Many of the offices were identified to operate under nearly identical mission statements with no clear distinction in operations. The GAO has reported for years that such overlapping and unclear responsibilities in federal cybersecurity policy have limited the offices’ ultimate effectiveness. Often, various agency representatives interpreted their responsibilities in a different way than outlined in the text of a law. Merely imposing new policies on top of old ones, therefore, is unlikely to rectify the systemic barriers to security compliance that have bedeviled personnel for so many years.
Additionally, the National Security Agency (NSA) assumes a larger role in federal cybersecurity than is often publicly acknowledged. The NSA’s intelligence culture and byzantine organization adds another level of confusion and complexity into federal cybersecurity policy that ultimately flummoxes coordination and undermines outcomes. Former NCSC director Rod Beckstrom said he resigned partially because the NSA’s dominant influence in cybersecurity policy crowded out his office’s efforts. Additionally, the NSA has been unable to stem state-backed hacking despite its considerable tools of data extraction and surveillance. In June of 2015, the New York Times and ProPublica revealed that the NSA and FBI had joined forces to track online activities of suspected state-backed cyberterrorists overseas by directly extracting data from the backbone of Internet traffic. Still, the massive OPM hack of critical federal data was not identified by the NSA, but by an ordinary product sales demonstration. More generally, it bodes poorly for security outcomes that a clandestine agency with a known bias toward weakening encryption standards should take a leading, but hidden, role in cybersecurity provision.
Confusion and Noncompliance Stymie Effectiveness
It is not surprising that, given the chaos of existing federal security directives, the rate of reported federal information security incidents has significantly increased over the years despite billions in increased FISMA investments. OMB’s annual report on federal information security practices and incidents for FY 2014 revealed that the total number of reported federal information security failures had increased by an astounding 1,169 percent, from 5,503 in FY 2006 to 69,851 in FY 2014.
Some information security failures are the direct result of personnel noncompliance with established policies. Policy violations, where federal employees fail to follow prescribed data management practices, constituted the largest bulk of reported failures last year behind the catchall “other” category and noncyber incidents involving physical media. The OPM, for example, did not even encrypt the sensitive datasets that were recently hacked. On the other hand, compliance on paper with established federal procedures does not always translate to good security outcomes. The National Aeronautics and Space Administration (NASA) received high scores for FISMA compliance, yet reported the highest number of information security failures of all agencies in FY 2014. This suggests that FISMA compliance alone does not ensure better security outcomes, so agencies that focus on optimizing FISMA metrics may be ignoring fundamental security vulnerabilities more in need of attention.
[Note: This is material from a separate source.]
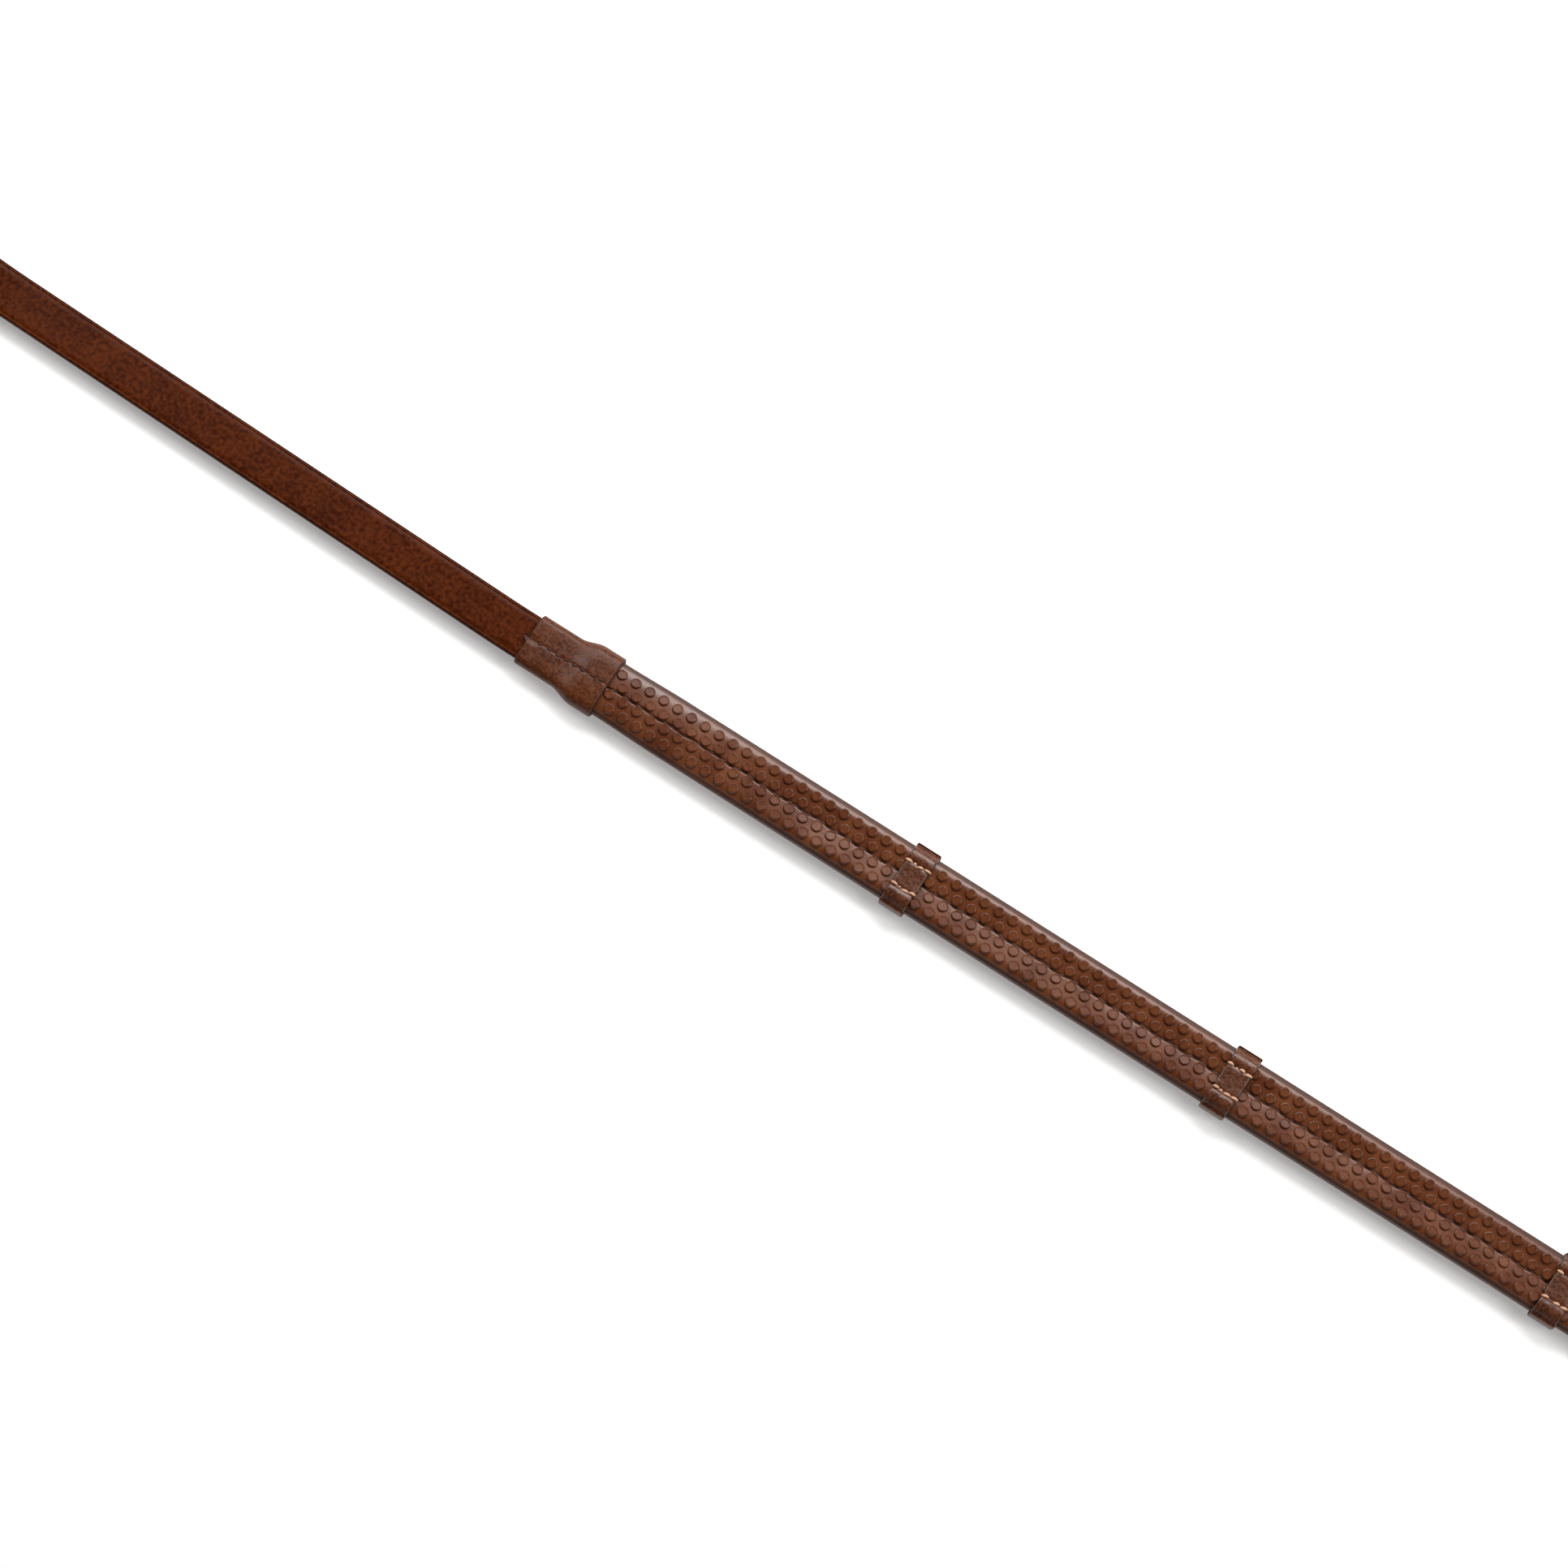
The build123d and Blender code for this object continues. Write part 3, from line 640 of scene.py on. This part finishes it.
# One pimple is moulded with a soft rim and a faint ring on top, and copied along its row. The rows of
# the front and of the back are a piece each.
first_pimple = stops_along[0] + 8.4 * mm - 23 * pimple_pitch  # 23 of a row lie before the first stop
pimples_in_row = int((rear_sleeve_along - 1.0 * mm - first_pimple) / pimple_pitch)
pimple_side = 0.9 * mm
pimple_level = rubber_face + pimple_height - pimple_side / 2
for face, face_name in ((1, "front"), (-1, "back")):
    rows = []
    for across, shift in pimple_rows:
        bpy.ops.object.select_all(action="DESELECT")
        start = (first_pimple + shift * pimple_pitch, across, face * pimple_level)
        bpy.ops.mesh.primitive_cylinder_add(
            vertices=14, radius=pimple_radius, depth=pimple_side, location=start
        )
        pimple = bpy.context.object
        if face < 0:
            pimple.rotation_euler = (pi, 0, 0)
        bpy.ops.object.mode_set(mode="EDIT")
        bpy.ops.mesh.select_mode(type="FACE")
        bpy.ops.mesh.select_all(action="DESELECT")
        bpy.ops.object.mode_set(mode="OBJECT")
        for side in pimple.data.polygons:
            side.select = side.normal.z > 0.9
        bpy.ops.object.mode_set(mode="EDIT")
        bpy.ops.mesh.bevel(offset=0.13 * mm, segments=1, affect="EDGES")
        bpy.ops.mesh.inset(thickness=0.42 * mm, depth=0.0)
        bpy.ops.mesh.inset(thickness=0.2 * mm, depth=-0.1 * mm)
        bpy.ops.mesh.inset(thickness=0.35 * mm, depth=0.07 * mm)
        bpy.ops.object.mode_set(mode="OBJECT")
        bpy.ops.object.transform_apply(location=True, rotation=True, scale=True)
        copy_along(pimple, pimples_in_row, pimple_pitch)
        rows.append(pimple)
    pimples = join_pieces(rows, f"rubber_pimples_{face_name}")
    bpy.ops.object.shade_smooth_by_angle(angle=radians(40))
    keep_bench_places(pimples)
    reshape(pimples, wrap_rubber)
    reshape(pimples, lie)
    pimples.data.materials.append(grip_rubber)
    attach(pimples, "rein")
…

In many cases, agencies do not properly train employees in general preventative cybersecurity practices. Several agencies reporting the lowest levels of personnel training—including the State Department, Department of Health and Human Services (HHS), and DOD—are prime targets for malicious hackers because they manage large and sensitive datasets, including personally identifiable information of personnel and civilians. Each of these agencies has suffered from major database hacks in recent years.
Similar challenges plague even federal cybersecurity professionals. Communication problems between agency human resource departments and information technology managers result in poor outreach to qualified hiring candidates and ultimately an underqualified federal information security workforce. Additionally, Chief Information Officers (CIOs) for federal offices report that compensation packages available for personnel lag far behind prevailing private sector incomes and prove inadequate to attract the “best and brightest” cybersecurity and information technology talent. After hiring, many agencies—including HHS, DHS, the Department of Justice, and the Department of the Treasury—did not require cybersecurity professionals to undergo training or certification programs for several years. The most recent IT Workforce Assessment for Cybersecurity study, a self-reported survey of federal cybersecurity professionals undertaken by the Federal CIO Council, finds that lowest average proficiencies of cybersecurity personnel are in digital forensics, threat analysis, and cyber operations—areas critical to robust cybersecurity provision.
A Case Study in Technocratic Weakness
The federal government’s continued failures to secure its own information networks indicate a fundamentally flawed approach to cybersecurity. Sweeping technocratic solutions are iteratively imposed every few years with little-to-no understanding or continuity with previous policies. Abstract consistencies in top-down planning break down on the human level as personnel struggle to make sense of redundancies and eventually ignore complex reporting and procedural standards. Fundamental issues of talent recruitment and personnel training go relatively unaddressed as offices struggle to keep up with the changing security checklists, which may or may not actually translate to good cybersecurity outcomes.
Merely increasing the number of resources or procedures dedicated to federal cybersecurity is unlikely to improve a system built on fundamentally flawed assumptions and processes. Recent proposals to expand the federal government’s role in private cybersecurity provision are more questionable still, given the federal government’s failures to adequately protect even its own systems. To truly improve cybersecurity preparedness, unsuccessful top-down technocratic measures should be replaced by self-organizing collaborative security approaches that emphasize flexibility, evolution, consensus, participation, and incrementalism.